JOB
Exactly the lines from the line with "Write part 2" to the line with "from enum import Enum" should be extracted, both included, with no other lines.

THE DATA

========================================

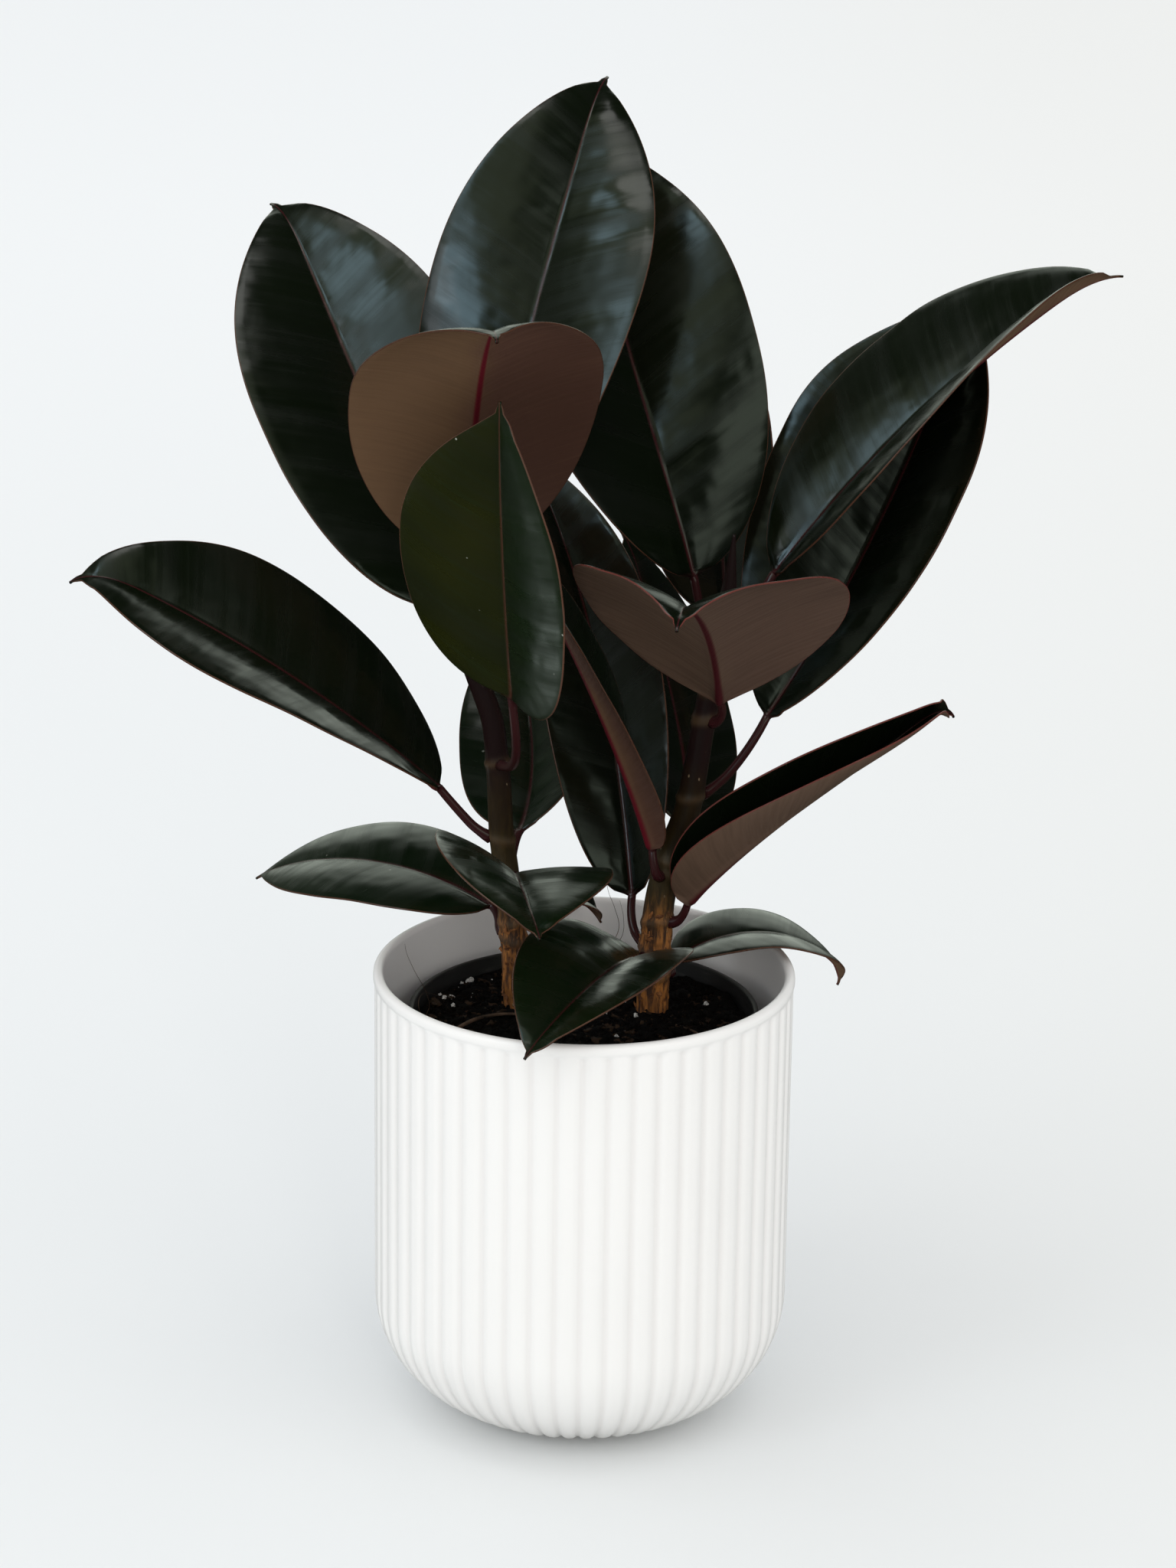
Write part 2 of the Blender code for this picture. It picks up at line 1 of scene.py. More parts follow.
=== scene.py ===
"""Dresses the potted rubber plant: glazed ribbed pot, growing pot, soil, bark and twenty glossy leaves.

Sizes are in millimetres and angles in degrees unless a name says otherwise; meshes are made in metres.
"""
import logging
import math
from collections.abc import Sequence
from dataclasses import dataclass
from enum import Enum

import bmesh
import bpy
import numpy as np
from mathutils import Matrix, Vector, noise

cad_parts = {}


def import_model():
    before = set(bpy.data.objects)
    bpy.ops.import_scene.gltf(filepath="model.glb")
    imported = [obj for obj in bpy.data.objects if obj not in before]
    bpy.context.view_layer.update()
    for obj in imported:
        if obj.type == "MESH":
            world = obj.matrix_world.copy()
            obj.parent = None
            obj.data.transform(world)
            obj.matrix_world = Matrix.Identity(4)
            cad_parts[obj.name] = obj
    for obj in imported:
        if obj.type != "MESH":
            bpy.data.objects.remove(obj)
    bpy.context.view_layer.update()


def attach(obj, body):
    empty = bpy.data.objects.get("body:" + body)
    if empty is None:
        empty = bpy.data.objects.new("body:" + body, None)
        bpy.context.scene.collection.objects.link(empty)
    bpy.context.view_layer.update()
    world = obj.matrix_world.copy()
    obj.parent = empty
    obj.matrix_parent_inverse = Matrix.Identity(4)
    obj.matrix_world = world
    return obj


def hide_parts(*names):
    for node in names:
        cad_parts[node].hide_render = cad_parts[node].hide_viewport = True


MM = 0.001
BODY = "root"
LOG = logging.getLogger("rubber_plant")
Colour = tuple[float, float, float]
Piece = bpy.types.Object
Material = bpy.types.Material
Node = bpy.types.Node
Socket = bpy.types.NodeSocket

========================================

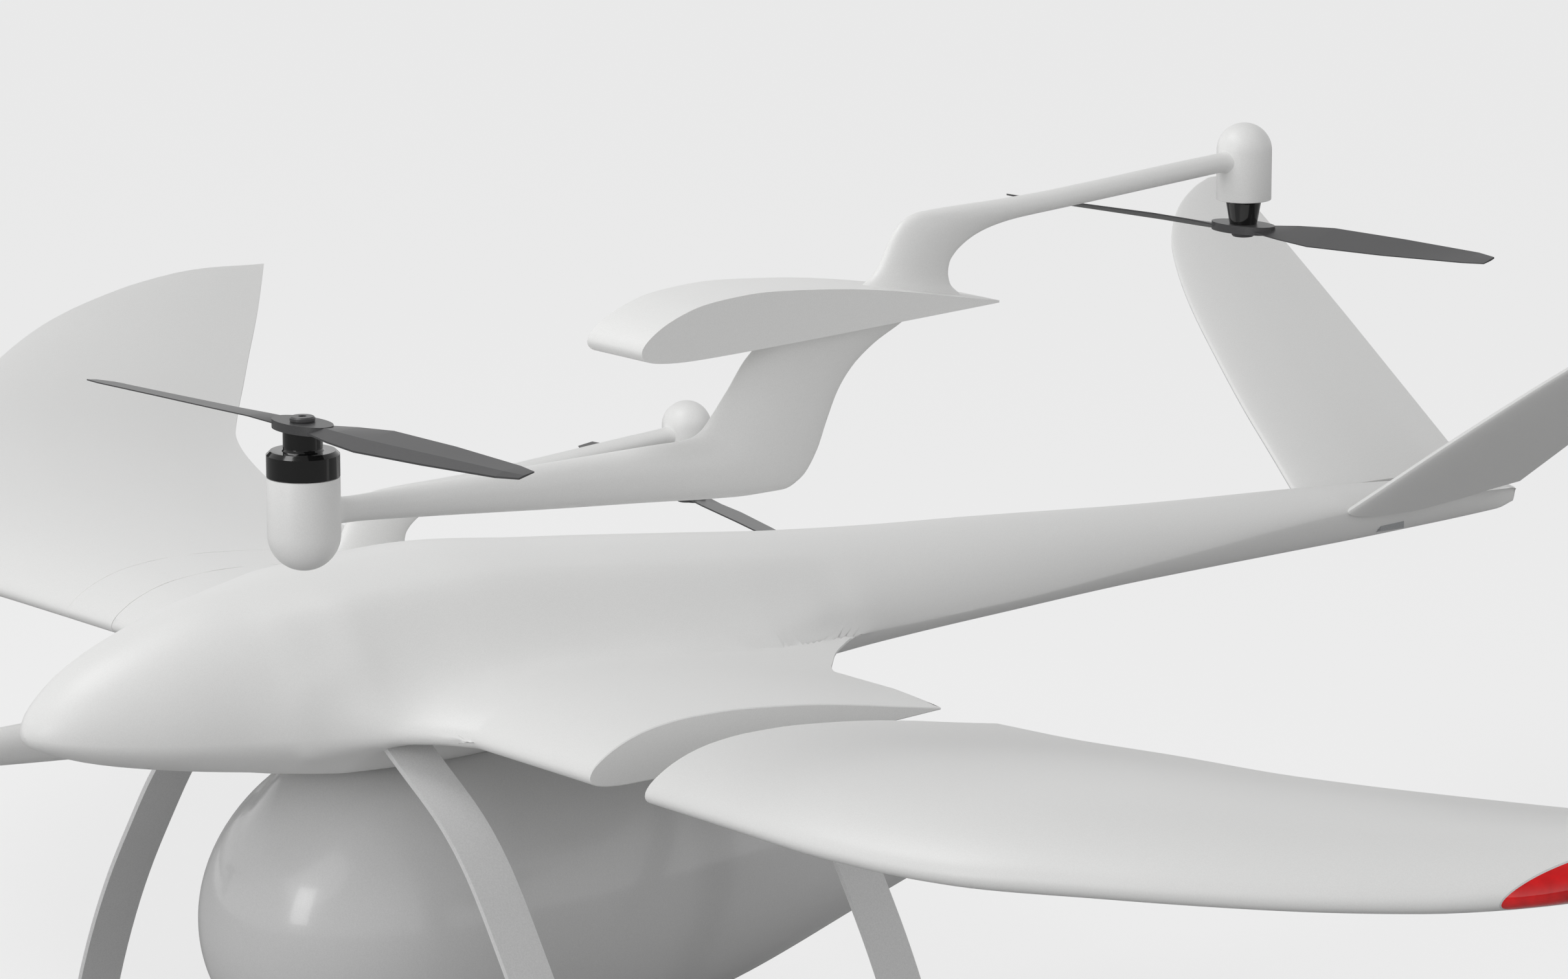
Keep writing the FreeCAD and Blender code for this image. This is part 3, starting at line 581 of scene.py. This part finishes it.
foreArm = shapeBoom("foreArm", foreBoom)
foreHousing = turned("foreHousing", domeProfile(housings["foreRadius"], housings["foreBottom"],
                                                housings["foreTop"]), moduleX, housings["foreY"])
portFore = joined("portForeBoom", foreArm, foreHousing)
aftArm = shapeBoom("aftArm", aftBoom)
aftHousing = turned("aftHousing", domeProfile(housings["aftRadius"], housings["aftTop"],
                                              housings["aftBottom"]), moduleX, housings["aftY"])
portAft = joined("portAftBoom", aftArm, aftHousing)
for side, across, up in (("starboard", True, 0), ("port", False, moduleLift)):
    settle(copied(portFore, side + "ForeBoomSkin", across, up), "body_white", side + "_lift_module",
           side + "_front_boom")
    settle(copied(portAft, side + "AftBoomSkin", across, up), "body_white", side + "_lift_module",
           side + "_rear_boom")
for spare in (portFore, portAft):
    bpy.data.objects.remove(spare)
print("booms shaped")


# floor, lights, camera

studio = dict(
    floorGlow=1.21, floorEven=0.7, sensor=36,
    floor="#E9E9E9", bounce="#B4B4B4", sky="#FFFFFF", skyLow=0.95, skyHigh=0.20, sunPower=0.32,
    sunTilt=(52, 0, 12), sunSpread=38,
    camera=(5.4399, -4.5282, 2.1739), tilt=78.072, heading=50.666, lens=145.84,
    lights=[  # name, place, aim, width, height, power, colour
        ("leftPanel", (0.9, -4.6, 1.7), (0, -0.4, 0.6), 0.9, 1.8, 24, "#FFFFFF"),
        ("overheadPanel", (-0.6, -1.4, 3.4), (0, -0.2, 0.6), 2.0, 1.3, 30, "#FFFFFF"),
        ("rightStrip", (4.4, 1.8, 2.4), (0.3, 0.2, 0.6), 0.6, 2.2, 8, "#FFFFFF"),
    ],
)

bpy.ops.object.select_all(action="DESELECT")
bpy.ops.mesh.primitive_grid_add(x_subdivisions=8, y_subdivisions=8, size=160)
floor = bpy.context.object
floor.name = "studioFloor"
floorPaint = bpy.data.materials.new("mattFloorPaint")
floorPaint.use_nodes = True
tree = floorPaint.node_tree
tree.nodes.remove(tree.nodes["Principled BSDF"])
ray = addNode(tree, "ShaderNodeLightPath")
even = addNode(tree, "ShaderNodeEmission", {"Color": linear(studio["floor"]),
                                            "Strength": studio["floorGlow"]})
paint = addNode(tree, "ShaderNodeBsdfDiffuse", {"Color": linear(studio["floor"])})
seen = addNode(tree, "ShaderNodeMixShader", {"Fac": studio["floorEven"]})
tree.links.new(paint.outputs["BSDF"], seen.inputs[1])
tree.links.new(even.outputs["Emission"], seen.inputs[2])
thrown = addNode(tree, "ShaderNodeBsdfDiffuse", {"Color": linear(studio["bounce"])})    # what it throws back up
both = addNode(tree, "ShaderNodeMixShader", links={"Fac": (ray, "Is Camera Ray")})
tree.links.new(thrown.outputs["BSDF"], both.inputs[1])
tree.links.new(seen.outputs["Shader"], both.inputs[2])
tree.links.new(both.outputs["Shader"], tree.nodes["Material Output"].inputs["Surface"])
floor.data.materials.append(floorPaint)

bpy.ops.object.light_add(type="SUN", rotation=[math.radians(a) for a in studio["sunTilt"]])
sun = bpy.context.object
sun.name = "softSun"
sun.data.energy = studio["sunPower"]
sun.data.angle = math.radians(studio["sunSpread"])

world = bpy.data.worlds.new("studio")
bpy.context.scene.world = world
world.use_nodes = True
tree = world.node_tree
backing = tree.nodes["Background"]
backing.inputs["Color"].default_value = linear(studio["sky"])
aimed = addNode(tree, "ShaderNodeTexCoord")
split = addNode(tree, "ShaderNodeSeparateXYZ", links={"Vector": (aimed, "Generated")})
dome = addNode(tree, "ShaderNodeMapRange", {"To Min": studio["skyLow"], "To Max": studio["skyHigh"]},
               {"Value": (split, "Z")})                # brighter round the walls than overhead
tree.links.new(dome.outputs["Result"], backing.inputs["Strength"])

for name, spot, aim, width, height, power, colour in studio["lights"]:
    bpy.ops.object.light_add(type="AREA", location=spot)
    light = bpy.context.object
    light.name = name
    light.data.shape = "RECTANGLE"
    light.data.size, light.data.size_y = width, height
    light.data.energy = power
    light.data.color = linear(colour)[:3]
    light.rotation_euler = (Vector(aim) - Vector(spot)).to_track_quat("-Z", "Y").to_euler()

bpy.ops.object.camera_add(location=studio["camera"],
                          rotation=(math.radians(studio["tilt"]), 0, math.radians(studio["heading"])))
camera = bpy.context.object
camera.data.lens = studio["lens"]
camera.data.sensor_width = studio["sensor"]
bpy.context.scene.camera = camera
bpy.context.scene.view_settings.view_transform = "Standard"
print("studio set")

========================================

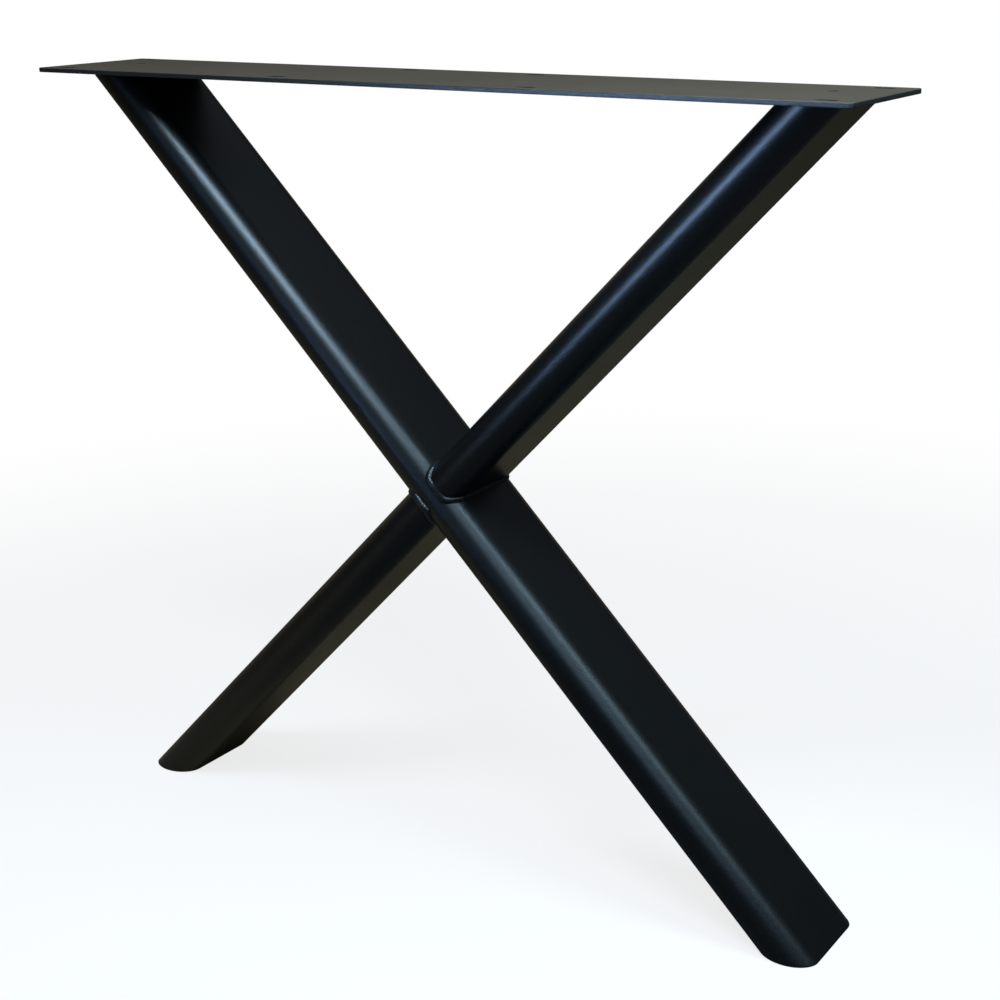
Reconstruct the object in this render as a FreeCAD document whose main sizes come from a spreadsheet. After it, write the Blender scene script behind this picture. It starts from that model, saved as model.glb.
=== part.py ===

========================================

PROBLEM SOLUTION
Write part 2 of the Blender code for this picture. It picks up at line 1 of scene.py. More parts follow.
=== scene.py ===
"""Dresses the potted rubber plant: glazed ribbed pot, growing pot, soil, bark and twenty glossy leaves.

Sizes are in millimetres and angles in degrees unless a name says otherwise; meshes are made in metres.
"""
import logging
import math
from collections.abc import Sequence
from dataclasses import dataclass
from enum import Enum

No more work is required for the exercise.